GOAL OF THE EXERCISE
Return the listing word for word, as given.

DATASET EXTRACT

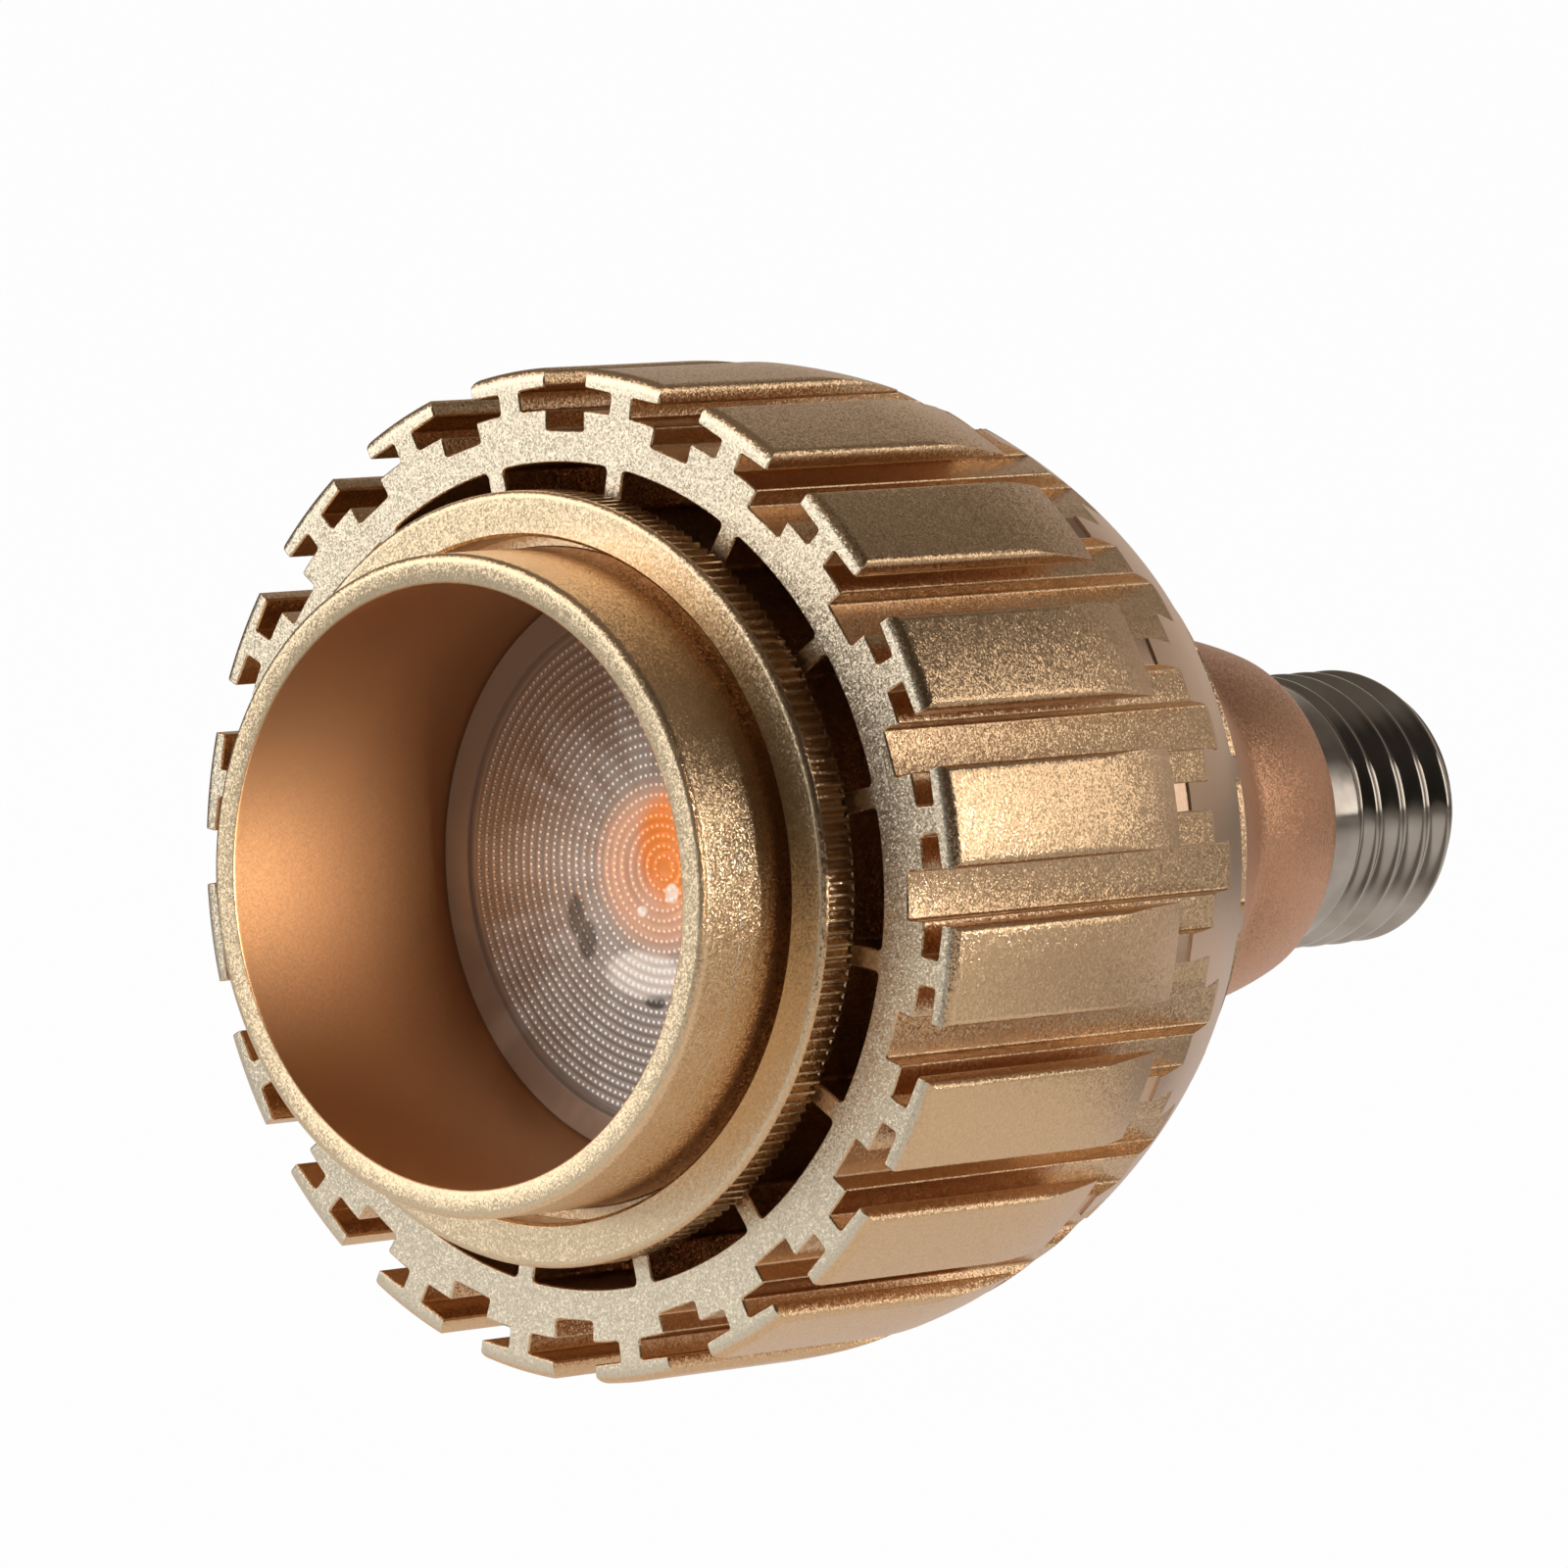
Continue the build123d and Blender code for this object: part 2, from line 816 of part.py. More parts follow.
def thread_outline():
    """Corners of the rolled thread: a rounded crest and a flat root in each pitch."""
    side = thread_crest_radius - thread_crest_drop
    corners = []
    for turn in range(thread_turns):
        crest = shell_start + thread_first_crest + turn * thread_pitch
        root = crest + thread_pitch / 2
        corners += [
            (side, crest - thread_crest_width / 2),
            (thread_crest_radius, crest),
            (side, crest + thread_crest_width / 2),
            (thread_root_radius, root - thread_root_width / 2),
            (thread_root_radius, root + thread_root_width / 2),
        ]
    return corners


def screw_shell():
    thread = thread_outline()
    inner_band = shell_band_radius - shell_thickness
    inner_thread = thread_root_radius - shell_thickness
    outline = [(inner_band, shell_start), (shell_band_radius, shell_start)]
    outline += [(shell_band_radius, thread[0][1] - thread_runout)]
    outline += thread
    outline += [
        (shell_shoulder_radius, shell_end),
        (shell_opening_radius, shell_end),
        (shell_opening_radius, shell_end - shell_thickness),
        (inner_thread, insulator_seat),
        (inner_thread, thread_start),
        (inner_band, thread_start),
    ]
    return turned(outline)


def cap_insulator():
    end = contact_tip - contact_height
    mouth = shell_opening_radius - insulator_clearance
    flange_radius = thread_root_radius - shell_thickness - insulator_clearance
    return turned([
        (contact_rivet_radius, insulator_seat - insulator_flange),
        (flange_radius, insulator_seat - insulator_flange),
        (flange_radius, insulator_seat - insulator_clearance),
        (mouth, insulator_seat + insulator_step),
        (mouth, shell_end),
        (insulator_tip_radius, end),
        (contact_rivet_radius, end),
    ])


def centre_contact():
    seat = contact_tip - contact_height
    return turned([
        (0, seat - contact_rivet_length),
        (contact_rivet_radius, seat - contact_rivet_length),
        (contact_rivet_radius, seat),
        (contact_radius, seat),
        (contact_radius, seat + contact_height / 2),
        (contact_radius - contact_height / 2, contact_tip),
        (0, contact_tip),
    ])


SUB_PARTS = [
    heat_sink,
    knurled_ring,
    ring_washer,
    ring_circlip,
    hood,
    lens,
    lens_gasket,
    guide_pins,
    led_plate,
    thermal_pad,
    led_board,
    led_dam,
    led_phosphor,
    led_holder,
    led_holder_screws,
    clamp_screws,
    insulation_disc,
    led_leads,
    neck_housing,
    driver_board,
    transformer,
    bulk_capacitor,
    film_capacitor,
    choke,
    bridge_rectifier,
    contact_lead,
    screw_shell,
    cap_insulator,
    centre_contact,
]


def main():
    os.makedirs("parts", exist_ok=True)
    for make in SUB_PARTS:
        shape = make()
        if isinstance(shape, list):
            shape = Compound(children=shape)
        export_step(shape, f"parts/{make.__name__}.step")


if __name__ == "__main__":
    main()
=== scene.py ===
import json
import math

import bpy
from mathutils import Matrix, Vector


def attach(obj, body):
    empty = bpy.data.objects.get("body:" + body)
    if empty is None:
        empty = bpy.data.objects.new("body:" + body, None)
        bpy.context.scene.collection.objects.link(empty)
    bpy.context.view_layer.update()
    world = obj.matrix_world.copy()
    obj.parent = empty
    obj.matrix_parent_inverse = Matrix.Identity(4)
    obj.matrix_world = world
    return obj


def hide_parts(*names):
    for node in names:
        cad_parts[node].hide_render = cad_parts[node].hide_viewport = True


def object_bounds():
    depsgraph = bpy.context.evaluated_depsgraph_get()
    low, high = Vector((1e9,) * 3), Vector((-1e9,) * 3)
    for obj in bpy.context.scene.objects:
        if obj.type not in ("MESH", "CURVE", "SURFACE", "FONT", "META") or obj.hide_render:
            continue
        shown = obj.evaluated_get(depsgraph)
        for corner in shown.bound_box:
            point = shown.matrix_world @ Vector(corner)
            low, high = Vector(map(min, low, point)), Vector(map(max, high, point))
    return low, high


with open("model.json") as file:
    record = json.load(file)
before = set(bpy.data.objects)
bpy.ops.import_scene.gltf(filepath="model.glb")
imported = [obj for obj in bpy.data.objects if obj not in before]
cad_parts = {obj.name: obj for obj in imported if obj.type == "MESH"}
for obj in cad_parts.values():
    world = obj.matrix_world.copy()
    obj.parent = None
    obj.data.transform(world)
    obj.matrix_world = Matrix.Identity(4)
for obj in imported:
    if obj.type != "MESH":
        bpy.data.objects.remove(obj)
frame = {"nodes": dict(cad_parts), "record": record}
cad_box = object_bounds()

# Sizes are in millimetres, and MM turns them into metres.
# Distances along the bulb's axis are given behind the heat sink's front face.
# Angles are in degrees, clockwise from the top as seen from the front.
MM = 0.001
FACE_Y = -117.6

DOME_START = 20.0
DOME_RADIUS = 57.0
BODY_RADIUS = 45.9
FIN_CAP_END = 32.6
RELIEF_RADIUS = 43.5
RELIEF_END = 35.6
BODY_END = 55.6
FIN_COUNT = 20
FIN_ANGLE = -9.7
CHANNEL_COUNT = 16
CHANNEL_ANGLE = -14.0
BORE_RADIUS = 31.9
KNURL_RADIUS = 35.0
KNURL_FLOOR = 34.45
KNURL_COUNT = 200
HOOD_FRONT = -15.3
HOOD_RADIUS = 29.8
HOOD_BORE_RADIUS = 27.1
LENS_FRONT = 12.62
HOLLOW_RADIUS = 4.8
HOLLOW_DEPTH = 0.4
BEAD_START = 12.57
BEAD_RADIUS = 0.25
BEAD_SPACING = 0.64
BEAD_RING_GAP = 0.93
BEAD_RINGS = [22.5 - BEAD_RING_GAP * ring for ring in range(24)]
THREAD_START = 97.3
THREAD_END = 113.0
THREAD_PITCH = 3.629
THREAD_FIRST_CREST = 99.2
THREAD_MIDDLE_RADIUS = 12.65
THREAD_HALF_HEIGHT = 0.55
SHELL_BAND_RADIUS = 12.95
MERGE_GAP = 0.01

# The scale mark on the hood: a line round part of the tube and a nought at its upper end.
# MARK_DISTANCE is in front of the heat sink's face. The two angles are in radians, up from +X.
MARK_DISTANCE = 10.4
LINE_HALF_SPAN = 0.36
NOUGHT_ANGLE = 0.122
NOUGHT_HALF_HEIGHT = 0.75
NOUGHT_HALF_WIDTH = 0.5


def back(distance):
    """Y, in metres, of a place this many millimetres behind the front face."""
    return (FACE_Y + distance) * MM


def dome(distance):
    """Radius of the heat sink's turned outline."""
    run = distance - DOME_START
    return BODY_RADIUS - DOME_RADIUS + math.sqrt(DOME_RADIUS ** 2 - run ** 2)


def spoke(angle, radial, across=0.0):
    """Place at a clock angle seen from the front: radial out, across to its clockwise side."""
    turn = math.radians(angle)
    return (
        radial * math.sin(turn) + across * math.cos(turn),
        radial * math.cos(turn) - across * math.sin(turn),
    )


def chord_height(radius, half_width):
    """How far out a circle is at this half width beside the line through its centre."""
    return math.sqrt(radius ** 2 - half_width ** 2)


def steps_between(start, end, count):
    return [start + (end - start) * index / count for index in range(count + 1)]


def rounded(radius, distance, size, steps=5):
    """Quarter-round front edge of a turned piece, whose square corner is at this radius and distance."""
    turns = steps_between(0, math.pi / 2, steps)
    return [
        (radius - size + size * math.sin(turn), distance + size - size * math.cos(turn))
        for turn in turns
    ]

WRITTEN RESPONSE
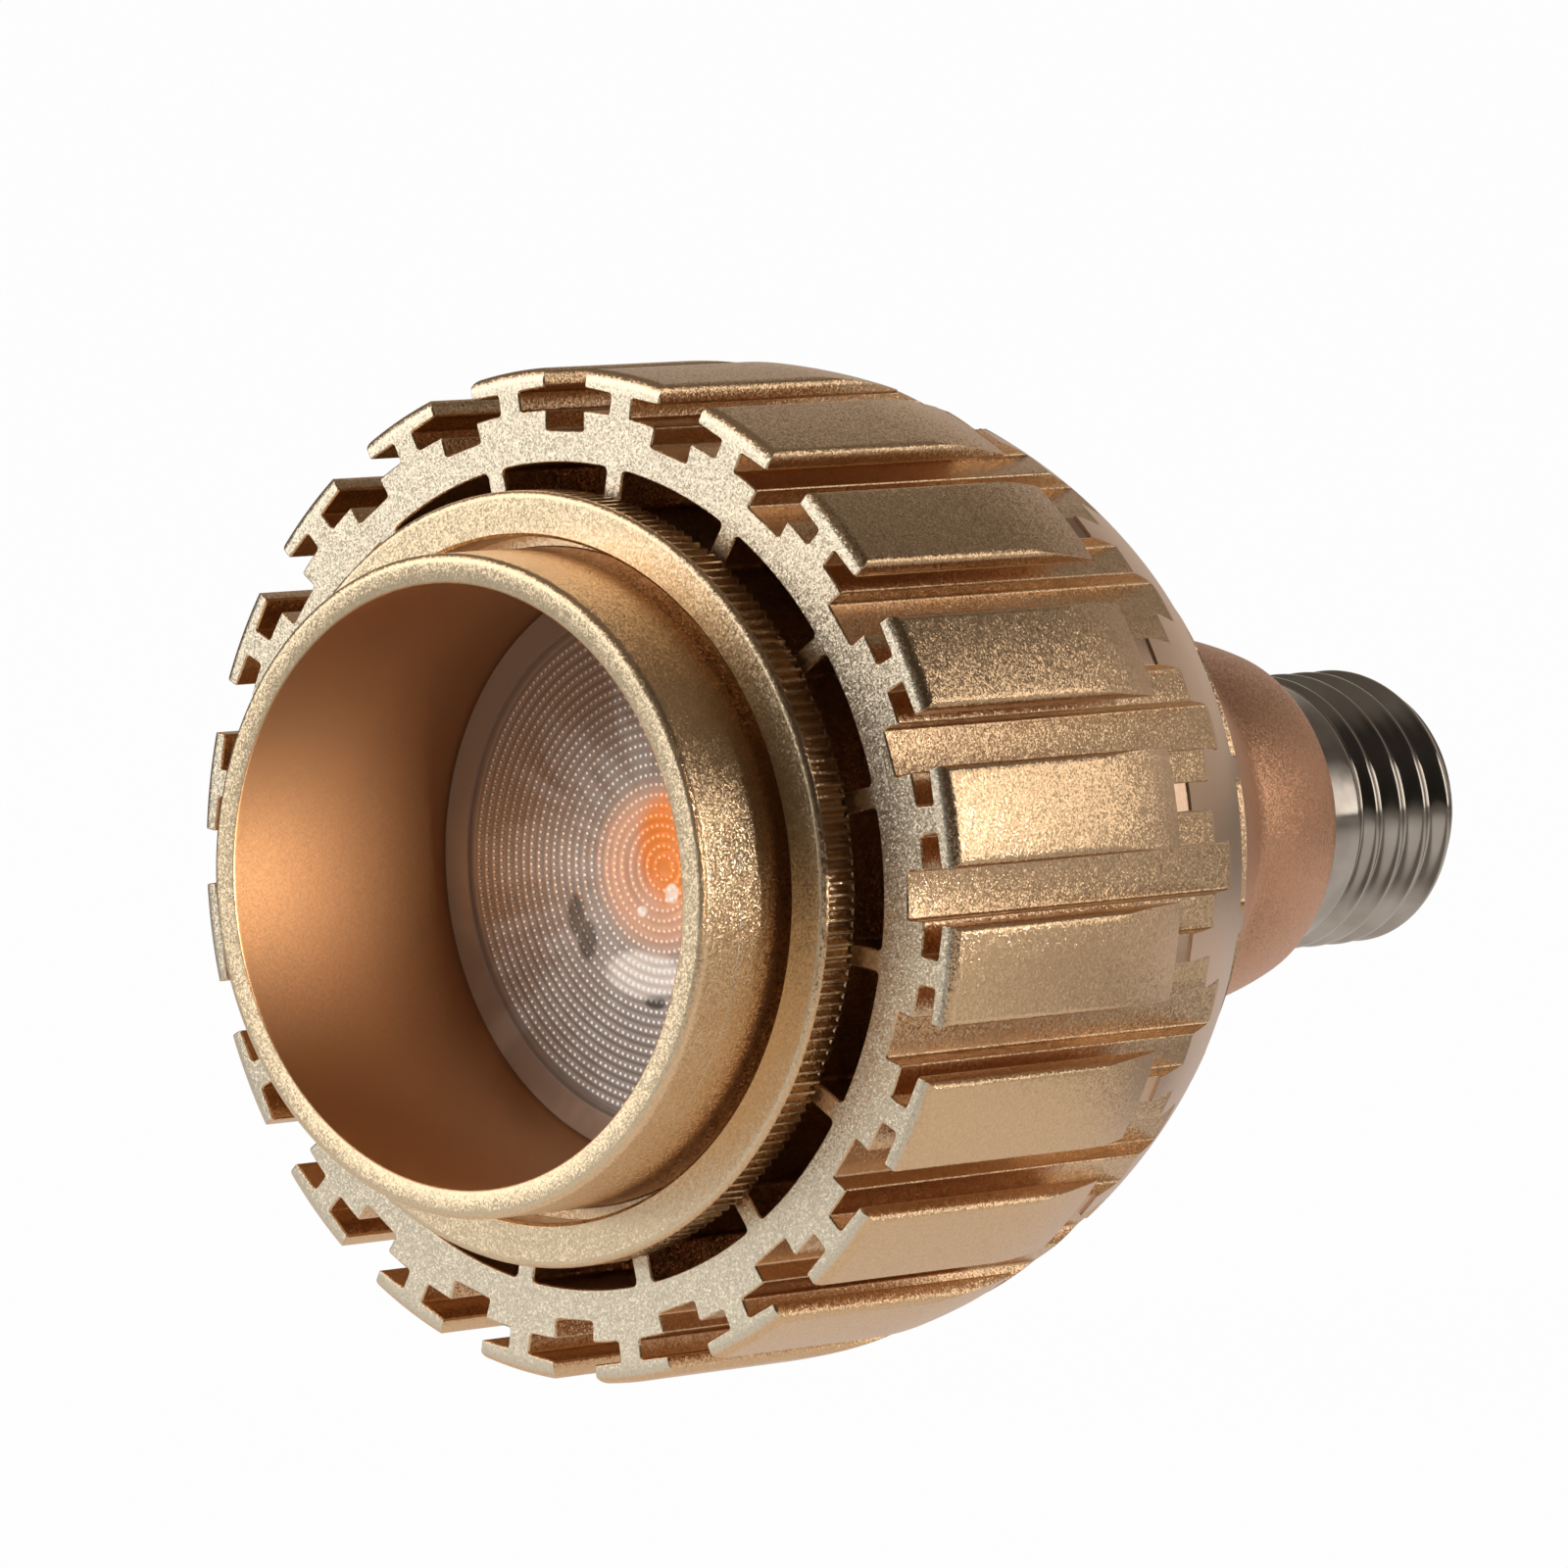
Continue the build123d and Blender code for this object: part 2, from line 816 of part.py. More parts follow.
def thread_outline():
    """Corners of the rolled thread: a rounded crest and a flat root in each pitch."""
    side = thread_crest_radius - thread_crest_drop
    corners = []
    for turn in range(thread_turns):
        crest = shell_start + thread_first_crest + turn * thread_pitch
        root = crest + thread_pitch / 2
        corners += [
            (side, crest - thread_crest_width / 2),
            (thread_crest_radius, crest),
            (side, crest + thread_crest_width / 2),
            (thread_root_radius, root - thread_root_width / 2),
            (thread_root_radius, root + thread_root_width / 2),
        ]
    return corners


def screw_shell():
    thread = thread_outline()
    inner_band = shell_band_radius - shell_thickness
    inner_thread = thread_root_radius - shell_thickness
    outline = [(inner_band, shell_start), (shell_band_radius, shell_start)]
    outline += [(shell_band_radius, thread[0][1] - thread_runout)]
    outline += thread
    outline += [
        (shell_shoulder_radius, shell_end),
        (shell_opening_radius, shell_end),
        (shell_opening_radius, shell_end - shell_thickness),
        (inner_thread, insulator_seat),
        (inner_thread, thread_start),
        (inner_band, thread_start),
    ]
    return turned(outline)


def cap_insulator():
    end = contact_tip - contact_height
    mouth = shell_opening_radius - insulator_clearance
    flange_radius = thread_root_radius - shell_thickness - insulator_clearance
    return turned([
        (contact_rivet_radius, insulator_seat - insulator_flange),
        (flange_radius, insulator_seat - insulator_flange),
        (flange_radius, insulator_seat - insulator_clearance),
        (mouth, insulator_seat + insulator_step),
        (mouth, shell_end),
        (insulator_tip_radius, end),
        (contact_rivet_radius, end),
    ])


def centre_contact():
    seat = contact_tip - contact_height
    return turned([
        (0, seat - contact_rivet_length),
        (contact_rivet_radius, seat - contact_rivet_length),
        (contact_rivet_radius, seat),
        (contact_radius, seat),
        (contact_radius, seat + contact_height / 2),
        (contact_radius - contact_height / 2, contact_tip),
        (0, contact_tip),
    ])


SUB_PARTS = [
    heat_sink,
    knurled_ring,
    ring_washer,
    ring_circlip,
    hood,
    lens,
    lens_gasket,
    guide_pins,
    led_plate,
    thermal_pad,
    led_board,
    led_dam,
    led_phosphor,
    led_holder,
    led_holder_screws,
    clamp_screws,
    insulation_disc,
    led_leads,
    neck_housing,
    driver_board,
    transformer,
    bulk_capacitor,
    film_capacitor,
    choke,
    bridge_rectifier,
    contact_lead,
    screw_shell,
    cap_insulator,
    centre_contact,
]


def main():
    os.makedirs("parts", exist_ok=True)
    for make in SUB_PARTS:
        shape = make()
        if isinstance(shape, list):
            shape = Compound(children=shape)
        export_step(shape, f"parts/{make.__name__}.step")


if __name__ == "__main__":
    main()
=== scene.py ===
import json
import math

import bpy
from mathutils import Matrix, Vector


def attach(obj, body):
    empty = bpy.data.objects.get("body:" + body)
    if empty is None:
        empty = bpy.data.objects.new("body:" + body, None)
        bpy.context.scene.collection.objects.link(empty)
    bpy.context.view_layer.update()
    world = obj.matrix_world.copy()
    obj.parent = empty
    obj.matrix_parent_inverse = Matrix.Identity(4)
    obj.matrix_world = world
    return obj


def hide_parts(*names):
    for node in names:
        cad_parts[node].hide_render = cad_parts[node].hide_viewport = True


def object_bounds():
    depsgraph = bpy.context.evaluated_depsgraph_get()
    low, high = Vector((1e9,) * 3), Vector((-1e9,) * 3)
    for obj in bpy.context.scene.objects:
        if obj.type not in ("MESH", "CURVE", "SURFACE", "FONT", "META") or obj.hide_render:
            continue
        shown = obj.evaluated_get(depsgraph)
        for corner in shown.bound_box:
            point = shown.matrix_world @ Vector(corner)
            low, high = Vector(map(min, low, point)), Vector(map(max, high, point))
    return low, high


with open("model.json") as file:
    record = json.load(file)
before = set(bpy.data.objects)
bpy.ops.import_scene.gltf(filepath="model.glb")
imported = [obj for obj in bpy.data.objects if obj not in before]
cad_parts = {obj.name: obj for obj in imported if obj.type == "MESH"}
for obj in cad_parts.values():
    world = obj.matrix_world.copy()
    obj.parent = None
    obj.data.transform(world)
    obj.matrix_world = Matrix.Identity(4)
for obj in imported:
    if obj.type != "MESH":
        bpy.data.objects.remove(obj)
frame = {"nodes": dict(cad_parts), "record": record}
cad_box = object_bounds()

# Sizes are in millimetres, and MM turns them into metres.
# Distances along the bulb's axis are given behind the heat sink's front face.
# Angles are in degrees, clockwise from the top as seen from the front.
MM = 0.001
FACE_Y = -117.6

DOME_START = 20.0
DOME_RADIUS = 57.0
BODY_RADIUS = 45.9
FIN_CAP_END = 32.6
RELIEF_RADIUS = 43.5
RELIEF_END = 35.6
BODY_END = 55.6
FIN_COUNT = 20
FIN_ANGLE = -9.7
CHANNEL_COUNT = 16
CHANNEL_ANGLE = -14.0
BORE_RADIUS = 31.9
KNURL_RADIUS = 35.0
KNURL_FLOOR = 34.45
KNURL_COUNT = 200
HOOD_FRONT = -15.3
HOOD_RADIUS = 29.8
HOOD_BORE_RADIUS = 27.1
LENS_FRONT = 12.62
HOLLOW_RADIUS = 4.8
HOLLOW_DEPTH = 0.4
BEAD_START = 12.57
BEAD_RADIUS = 0.25
BEAD_SPACING = 0.64
BEAD_RING_GAP = 0.93
BEAD_RINGS = [22.5 - BEAD_RING_GAP * ring for ring in range(24)]
THREAD_START = 97.3
THREAD_END = 113.0
THREAD_PITCH = 3.629
THREAD_FIRST_CREST = 99.2
THREAD_MIDDLE_RADIUS = 12.65
THREAD_HALF_HEIGHT = 0.55
SHELL_BAND_RADIUS = 12.95
MERGE_GAP = 0.01

# The scale mark on the hood: a line round part of the tube and a nought at its upper end.
# MARK_DISTANCE is in front of the heat sink's face. The two angles are in radians, up from +X.
MARK_DISTANCE = 10.4
LINE_HALF_SPAN = 0.36
NOUGHT_ANGLE = 0.122
NOUGHT_HALF_HEIGHT = 0.75
NOUGHT_HALF_WIDTH = 0.5


def back(distance):
    """Y, in metres, of a place this many millimetres behind the front face."""
    return (FACE_Y + distance) * MM


def dome(distance):
    """Radius of the heat sink's turned outline."""
    run = distance - DOME_START
    return BODY_RADIUS - DOME_RADIUS + math.sqrt(DOME_RADIUS ** 2 - run ** 2)


def spoke(angle, radial, across=0.0):
    """Place at a clock angle seen from the front: radial out, across to its clockwise side."""
    turn = math.radians(angle)
    return (
        radial * math.sin(turn) + across * math.cos(turn),
        radial * math.cos(turn) - across * math.sin(turn),
    )


def chord_height(radius, half_width):
    """How far out a circle is at this half width beside the line through its centre."""
    return math.sqrt(radius ** 2 - half_width ** 2)


def steps_between(start, end, count):
    return [start + (end - start) * index / count for index in range(count + 1)]


def rounded(radius, distance, size, steps=5):
    """Quarter-round front edge of a turned piece, whose square corner is at this radius and distance."""
    turns = steps_between(0, math.pi / 2, steps)
    return [
        (radius - size + size * math.sin(turn), distance + size - size * math.cos(turn))
        for turn in turns
    ]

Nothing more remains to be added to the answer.